Factors affecting the width of the confidence interval
sample size, the confidence level, and the variability of the data.
Hypotheses testing
The goal is to decide between two competing hypotheses about parameter θ:
Null hypothesis
Alternative hypothesis
Our decision:
* We reject H_0
* We do not reject the null hypothesis H_0
Types of errors when testing hypotheses
Type 1 - we reject H_0 and H_0 is true
Type 2 - we do not reject H_0 and H_1 is true
Hypothesis test construction
- First, we have to find a pivotal statistic for a given model.
- Test statistic T is then the value of the pivotal statistic under H0.
- We have to find the distribution of the test statistic under the null hypothesis.
- Finally, we define the critical region W so that P(type I error) = α.
p-value
- p-value is the probability under the null hypothesis of obtaining test result at least as extreme as the result actually observed.
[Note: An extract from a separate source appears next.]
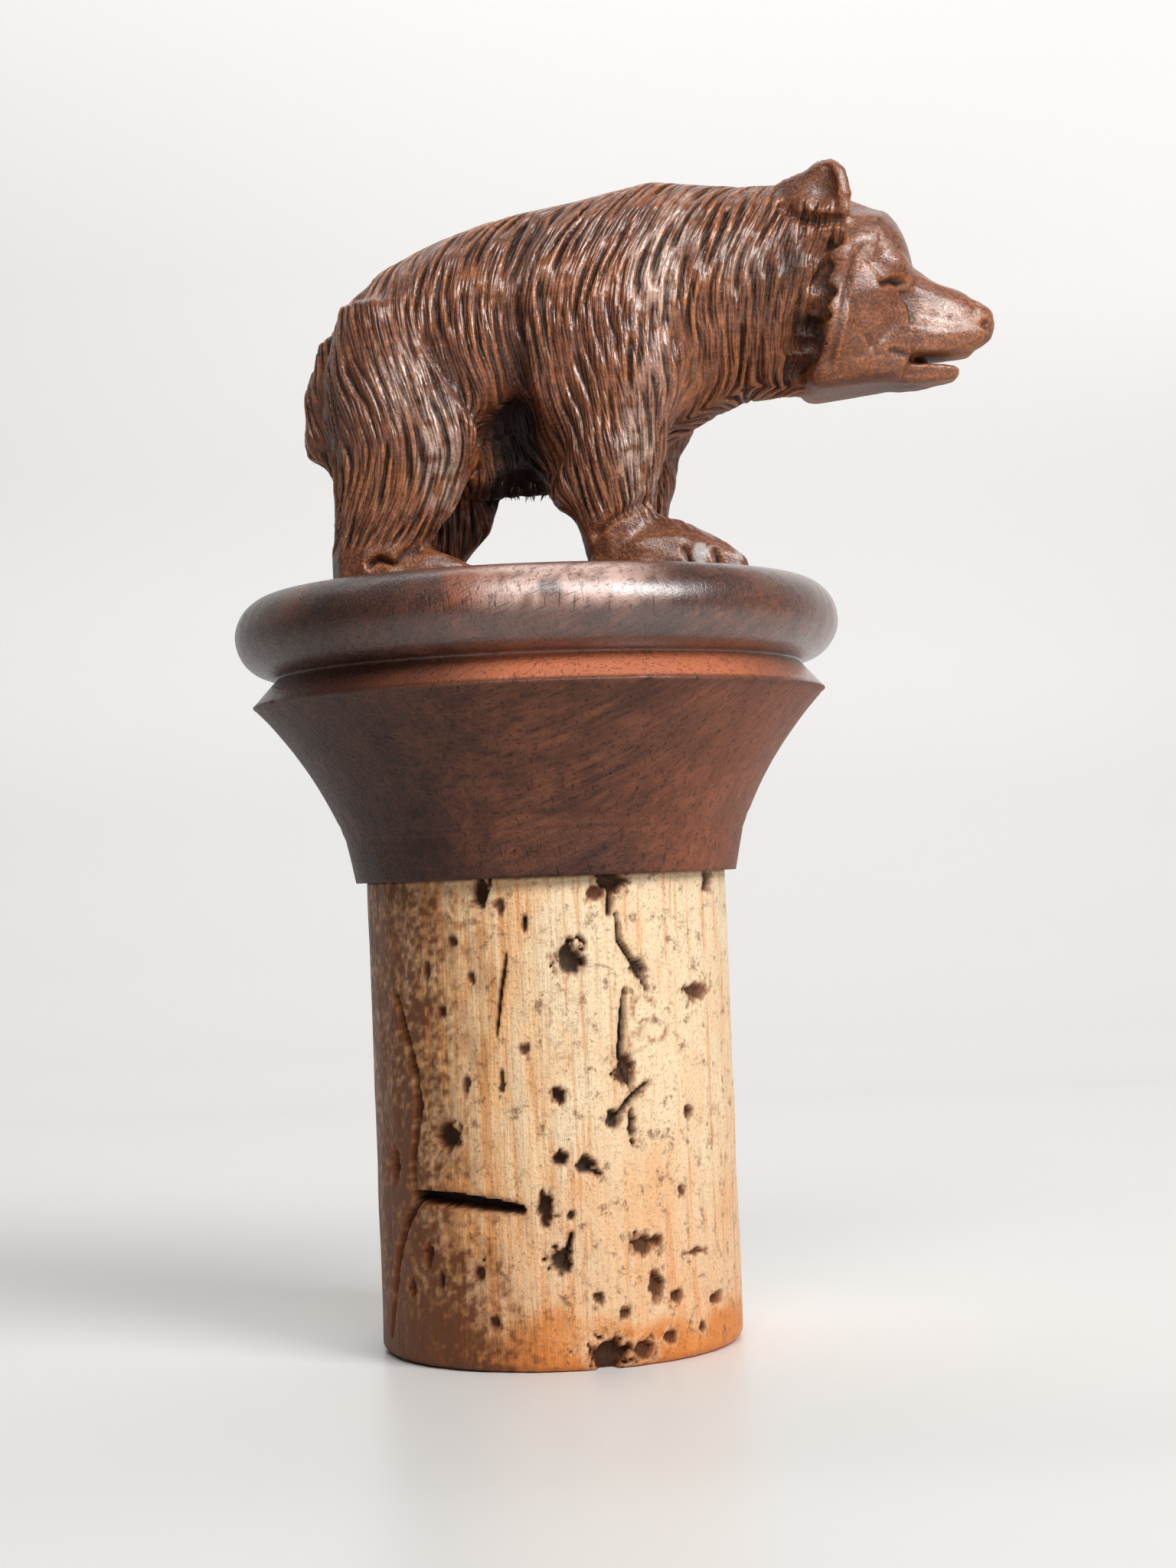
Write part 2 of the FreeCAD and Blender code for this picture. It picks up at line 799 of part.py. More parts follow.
PIECES = {"cork": cork, "turned_cap": cap, "carved_bear": bear}
for peg in pegs:
    PIECES[peg.Name] = peg


def check_document():
    """Stop if any object failed or a piece has no sound shape."""
    doc.recompute()
    for item in doc.Objects:
        if "Invalid" in item.State or "Error" in item.State:
            raise RuntimeError("%s failed: %s" % (item.Name, item.State))
    for name, piece in PIECES.items():
        if piece.Shape.isNull() or not piece.Shape.isValid():
            raise RuntimeError(name + " has no sound shape")


check_document()
os.makedirs("parts", exist_ok=True)
for name, piece in PIECES.items():
    piece.Label = name
    piece.Shape.exportStep(os.path.join("parts", name + ".step"))
    box = piece.Shape.BoundBox
    print(
        "%-12s solids %d volume %9.2f box %.2f %.2f %.2f to %.2f %.2f %.2f"
        % (
            name,
            len(piece.Shape.Solids),
            piece.Shape.Volume,
            box.XMin,
            box.YMin,
            box.ZMin,
            box.XMax,
            box.YMax,
            box.ZMax,
        )
    )
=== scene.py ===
"""Looks of the wooden bottle stopper: a carved bear on a turned cap above a cork."""

import logging
import math
from collections.abc import Callable
from dataclasses import asdict, dataclass
from enum import Enum
from typing import ClassVar

import bmesh
import bpy
import numpy as np
from mathutils import Euler, Matrix, Vector, noise


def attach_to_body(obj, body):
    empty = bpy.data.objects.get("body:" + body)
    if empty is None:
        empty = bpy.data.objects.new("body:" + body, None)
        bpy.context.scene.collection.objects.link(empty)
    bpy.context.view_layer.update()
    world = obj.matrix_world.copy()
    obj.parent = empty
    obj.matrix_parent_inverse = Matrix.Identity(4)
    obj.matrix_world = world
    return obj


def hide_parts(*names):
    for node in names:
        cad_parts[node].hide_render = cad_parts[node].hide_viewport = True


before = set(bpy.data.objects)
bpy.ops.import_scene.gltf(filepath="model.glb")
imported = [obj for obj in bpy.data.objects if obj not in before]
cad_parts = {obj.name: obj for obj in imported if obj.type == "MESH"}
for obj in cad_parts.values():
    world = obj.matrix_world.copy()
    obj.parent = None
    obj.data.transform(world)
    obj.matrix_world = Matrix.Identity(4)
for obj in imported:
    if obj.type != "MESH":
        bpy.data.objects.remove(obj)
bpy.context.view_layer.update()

MM = 0.001
CAP_TOP = 41.6
CORK_TOP = 25.7
ROOT = "root"
LOG = logging.getLogger("stopper")

Points = np.ndarray
Socket = bpy.types.NodeSocket
Value = float | Socket
Pair = tuple[float, float]
Triple = tuple[float, float, float]
Colour = tuple[float, float, float, float]
Route = tuple[Pair, ...]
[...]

- p-value is the smallest significance level at which we can reject the null hypothesis.
- If p-value is smaller than α, we reject the null hypothesis.
Two-sample t-test
The two-sample t-test (also known as the independent samples t-test) is a method used to test whether the unknown population means of two groups are equal or not.
- The normality assumption is crucial.
- Both samples have to be mutually independent.
- Both samples must have the same variability - necessary to check.
- If this assumption is not met, we cannot use two-sample t-test.
- In that case, we may use e.g. Welch’s approximate t-test.
Paired t-test
Paired samples t-tests typically consist of a sample of matched pairs of similar units, or one group of units that has been tested twice (a “repeated measures” t-test).
Model: Z_1 = X_1 − Y_1, . . . , Z_n = X_n − Y_n is a random sample from normal distribution N (μ, σ^2).
Null hypothesis: H_0 : μ = 0.
One-sample t-test
The one-sample t-test is a statistical hypothesis test used to determine whether an unknown population mean is different from a specific value.
t={\frac {{\bar {x}}- \mu_{0}}{s/{\sqrt {n}}}}
ANOVA test
ANOVA, which stands for Analysis of Variance, is a statistical test used to analyze the difference between the means of more than two groups.
Mathematical model:
* All the samples are from normal distribution
* All samples are mutually independent.
* n_1, . . . , n_k are the sample sizes.
* n = n_1 + . . . + n_k is the overall sample size.
* H_0: μ_1 = μ_2 = . . . = μ_k .
* H_1: μ_i != μ_j for at least one pair i != j.
ANOVA determines whether the groups created by the levels of the independent variable are statistically different by calculating whether the means of the treatment levels are different from the overall mean of the dependent variable.
If any of the group means is significantly different from the overall mean, then the null hypothesis is rejected.
ANOVA uses the F test for statistical significance. This allows for comparison of multiple means at once, because the error is calculated for the whole set of comparisons rather than for each individual two-way comparison (which would happen with a t test).
The F test compares the variance in each group mean from the overall group variance. If the variance within groups is smaller than the variance between groups, the F test will find a higher F value, and therefore a higher likelihood that the difference observed is real and not due to chance.